Data block:
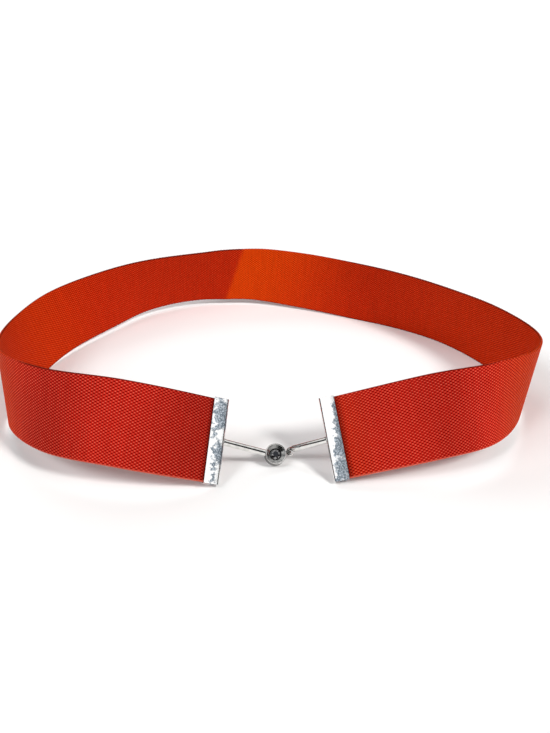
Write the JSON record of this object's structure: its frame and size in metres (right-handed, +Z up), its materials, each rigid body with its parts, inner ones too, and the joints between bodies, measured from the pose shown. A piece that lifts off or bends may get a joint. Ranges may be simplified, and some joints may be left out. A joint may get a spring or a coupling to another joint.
{
  "type": "canvas waist belt with a hook and eye bar clasp",
  "caption": "Woven canvas waist belt closed in a loop and standing on its edge, with folded end clamps, straight bars and a round stone setting that joins them by a hook and eye.",
  "frame": {"origin": "under the middle of the belt, on the surface that it stands on", "axes": "+Z up, +X across the belt to the right clamp's side, +Y from the clasp to the back of the belt"},
  "size_m": [0.294, 0.242, 0.0509],
  "materials": {
    "webbing": "matte plain weave",
    "silver_metal": "bright, slightly uneven plating",
    "dark_stone": "cut and polished"
  },
  "bodies": {
    "root": {"strap": "webbing", "left_clasp": "silver_metal", "right_clasp": "silver_metal", "stone": "dark_stone"}
  },
  "joints": []
}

Instructions to follow: Write the material out exactly, with nothing left out.

Reply to the exercise:
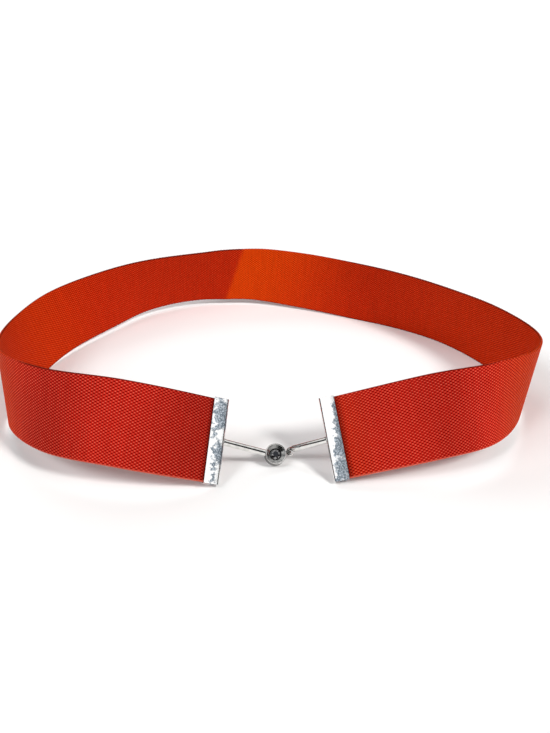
Write the JSON record of this object's structure: its frame and size in metres (right-handed, +Z up), its materials, each rigid body with its parts, inner ones too, and the joints between bodies, measured from the pose shown. A piece that lifts off or bends may get a joint. Ranges may be simplified, and some joints may be left out. A joint may get a spring or a coupling to another joint.
{
  "type": "canvas waist belt with a hook and eye bar clasp",
  "caption": "Woven canvas waist belt closed in a loop and standing on its edge, with folded end clamps, straight bars and a round stone setting that joins them by a hook and eye.",
  "frame": {"origin": "under the middle of the belt, on the surface that it stands on", "axes": "+Z up, +X across the belt to the right clamp's side, +Y from the clasp to the back of the belt"},
  "size_m": [0.294, 0.242, 0.0509],
  "materials": {
    "webbing": "matte plain weave",
    "silver_metal": "bright, slightly uneven plating",
    "dark_stone": "cut and polished"
  },
  "bodies": {
    "root": {"strap": "webbing", "left_clasp": "silver_metal", "right_clasp": "silver_metal", "stone": "dark_stone"}
  },
  "joints": []
}